April 23 - live music from 1:30-4:30pm provided by: TBA. Rain or shine. No cover charge.
April 30 - Live music from 1:30-4:30pm provided by Jason Evans. Rain or shine. No cover charge.
April 30 - The Grape Escape Benefit Tasting and Dance at St. Stephens in Richwoods, MO, 3-10pm. You can learn more details by contacting Bardenheier Cellars.
Don't forget to mark your calendars for May's Americana Festival on the 20-21 and June's Chamber Music Concert on June 11!
A Little Food With Your Wine?
Spring is here and with it brings mushroom hunting season! Here's a great recipe for using those morels and another spring favorite - asparagus!
Morel & Asparagus Farro Risotto Ingredients: - 3 cups low sodium broth mixed with 1 cup Courtois
- 1 Tbsp. olive oil
- 1 cup halved wild morel mushrooms (you can buy dehydrated mushrooms too...just rehydrate according to the package instructions and use the water in place of some or all of the broth)

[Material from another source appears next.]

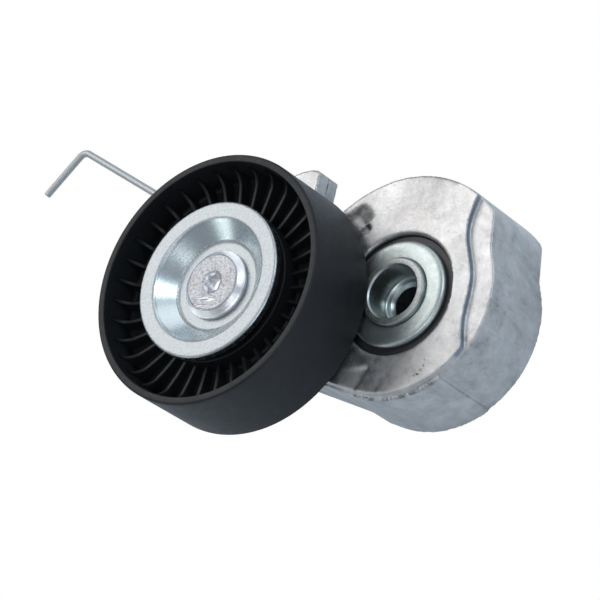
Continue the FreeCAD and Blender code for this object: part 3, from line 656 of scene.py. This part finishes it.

- 2 cups sliced cremini mushrooms
- 3 Tbsp. finely diced white onion
- 2 minced garlic cloves
- 1 Tbsp. finely chopped fresh thyme
- salt & pepper to taste
- 1 cup whole-grain farro
- 1 small bunch of asparagus, trimmed and cut into 1 inch pieces
- 3 Tbsp. grated parmesan cheese
Directions: - In a medium saucepan, heat broth and wine over medium high heat until it comes to a simmer, then reduce heat to low.
- Meanwhile, heat olive oil in a large skillet over medium high heat. Add the mushrooms; cook until softened and starting to brown - about 3 min. Stir in shallots, garlic and thyme and cook for two more minutes. Season to taste with salt and pepper.
- Stir farro into mushroom mixture and cook for three to four min. Reduce heat to low, add a half-cup of the simmering broth/wine mixture and stir until liquid is completely absorbed - about 2 minutes. Continue stirring in broth in half-cup increments, allowing each addition of liquid to absorb before adding more until farro is tender but still slightly chewy - about 30-35 minutes total.
- Cook asparagus in a small pot of boiling water for about a minute, then immediately drain. Plunge the asparagus into ice water for a few seconds and drain again. Add the asparagus to the risotto and stir.
- Add cheese to risotto and stir; season with salt and pepper to taste. Optional: Drizzle a bit of olive or truffle oil over the top of the risotto before you serve. Enjoy the flavors of spring!
Sample Sunday
I have started a new tradition here in our tasting room. Every Sunday we will pull a special bottle/wine for you to sample. It might be an older vintage or a tank sample. It might be a soon-to-be released wine or perhaps even someone else's wine (gasp!) to compare our own against. The sky's the limit on what we might be serving on Sunday! The extra wine is available until the sample bottle is gone, so hurry in on Sundays for chance to try something special here at Peaceful Bend!